Looking down on the terrace from the highest point of the bluff was the wooden palisade fort, already in bad repair. There were barracks inside and a few cannons. Some of the soldiers probably resided inside while others lived in their own houses outside the fort like the officers Berneval and Massee. A large area around the fort was cleared and occupied by buildings and cultivated fields. This area extended from the river on the west, north to about Orleans Street, south to Junkin Drive, and eastward for a few hundred yards. A few houses were located on the bluff north of the cleared area. The most northerly was that of Cazeneuve, an ensign assigned to the fort. His home was near the old depot, the present-day Cock-of-the-Walk restaurant.

FARMSTEADS, CONCESSIONS, GRAND VILLAGE

ELLIOTT: In the clearing around the fort were small habitant farmsteads. Beyond the clearing though, the farmsteads extended into the woodland where each had its own small clearing with patches of corn, vegetables, and tobacco. Altogether the farmsteads formed a loose cluster that extended about a mile inland. About 30-35 habitants are identified by name on the map, all within the cluster. The northern and eastern periphery of the cluster was formed by several farmsteads that lay along a road that followed present-day Orleans Street-Homochitto Street. They extended as far inland as the farm of Le Page du Pratz, another person who has often been mentioned in this series; he was the author of "The History of Louisiana," a valuable source of information on the Natchez Indians. Du Pratz's home was at the location of present-day Hope Farm at the intersection of Homochitto Street and Duncan Avenue. There were no habitants located further inland than this. On the southern side the cluster of habitants was bounded by a line running parallel to Junkin Drive about 3/4 mile to the south. So the cluster lay primarily to the south of the central part of the city of Natchez.

Further inland the cluster gave way to more sparsely occupied woodland extending for another 1.5 to 2 miles to St. Catherine Creek, along which are depicted the St. Catherine concession to the north near present day Natchez-Adams High School, Terre Blanche concession to the south near the site of the old International Paper plant, and in between was the Grand Village of the Natchez. The map shows both of the concessions in the midst of vast acreages of cleared land, primarily bottom land.

The two concessions were like two large islands, detached from the rest of the colony. Their locations were obviously chosen because of the bottomland soils and the possibility of using the creeks for water and water power. However, being detached as they were meant that the colony consisted of three distinct clusters, miles apart from each other, and therein lay vulnerability.

The headquarters of Terre Blanche was surrounded by a rectangular palisade with two corner bastions, located on opposing corners. About eight buildings were inside the palisade while outside was a cluster of about a dozen buildings. The St. Catherine headquarters didn't seem to have a palisade on the map. It consisted of dozens of buildings laid out in orderly straight lines. Some buildings were quite large, others small. Nearby a water mill was located on Kittering Creek near where it flows into St. Catherine creek The buildings on both plantations served a wide variety of purposes: housing for Europeans and Africans, kitchens, work shops, and storage facilities.

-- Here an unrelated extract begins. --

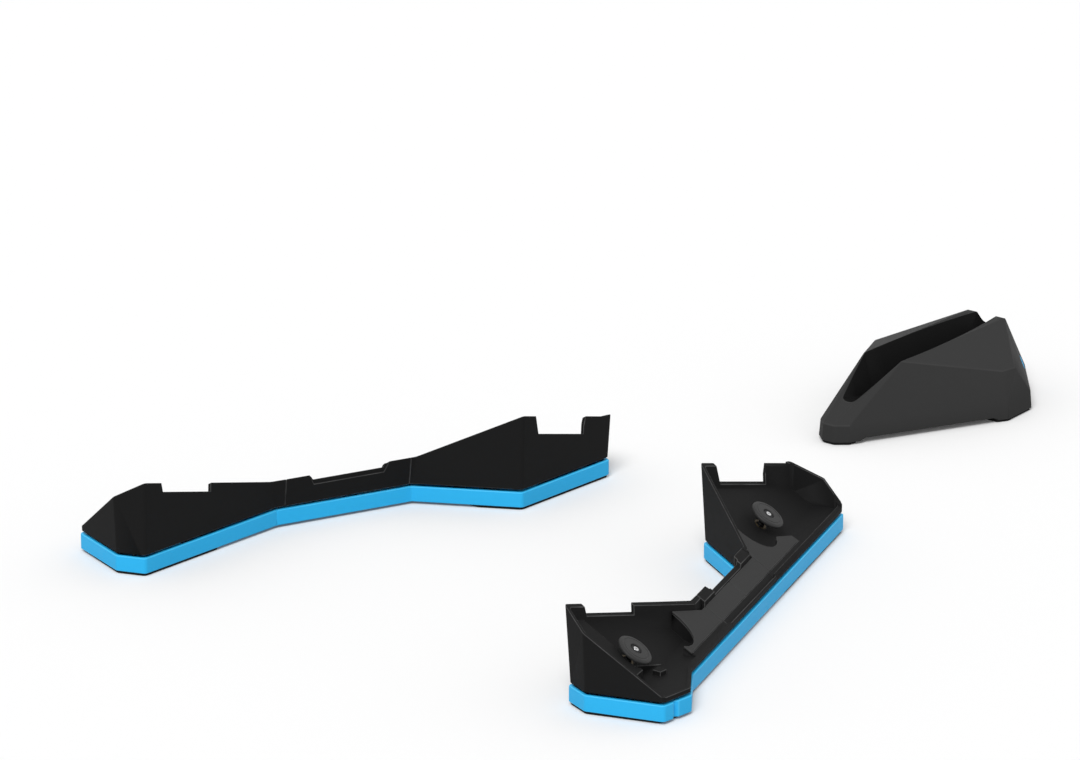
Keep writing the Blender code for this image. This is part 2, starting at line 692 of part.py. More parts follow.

Halfway between St. Catherine and Terre Blanche, on the west side of the creek was the ceremonial center of the Natchez Indians, the Grand Village, located with a moderate-sized clearing. Many roads converged there, suggesting its importance within the Indian community. Despite its importance the Grand Village was quite small in terms of population. On the map there are at least two mounds depicted, each having structures on them, evidently the temple on one and the house of the Great Sun on the other. Overall less than ten buildings are depicted there.

West of Terre Blanche is the Tioux village, one of the Natchez settlement districts. The village had a cluster of eight houses at its nucleus but scattered out around it were individual Tioux houses. The Tioux abandoned this area in 1727 and sold the land to Jean Roussin, "one of the richest settlers in the country," according to Dumont de Montigny. In 1723 Roussin lived on the bluff along present-day Broadway Street. He would die in the massacre.

With the exception of the Tioux, the Natchez Indian settlement districts were largely outside the area mapped by Broutin. He did depict part of the "village of the Canard (Duck)" located across St. Catherine Creek. Although no one is certain, it has been suggested that Duck Village was part of the Flour settlement district. Broutin also indicates that Kittering Creek was called the "river of the Natchez Grie [Grigra]," indicating that this creek drained the Grigra settlement district. The upper extent of St. Catherine Creek is called "the river of the Pomme [Apple]," suggesting that it drained the White Apple settlement district.

FORT & LANDING WERE HUB

ELLIOTT: If we cast a retrospective look at Broutin's map we see the French colony linked together by roads radiating out from a hub: the fort and landing. Closest in was the cluster of habitants, but much further out and disconnected from the rest were the two concessions, situated like two large and distant satellites of the fort.

In 1731 Broutin produced another map that depicted French settlement at Natchez during the late 1720s. Although the map was of very small scale and not very precise, it indicates substantial expansion of the area occupied by the habitants as the colony's population continued to grow. If the continuing growth was a source of tension between French and Indians, the Indians could have taken assurance from the fact that the French remained between the river and St. Catherine Creek, an area where few Indians lived. However, in 1729 Commandant Chepart ordered the White Apple Indians--located well beyond the pale of French settlement -- to abandon their lands so that he might establish a plantation there. In doing so he threatened the ad hoc territorial balance, and in so doing threatened political stability with dire consequences for all.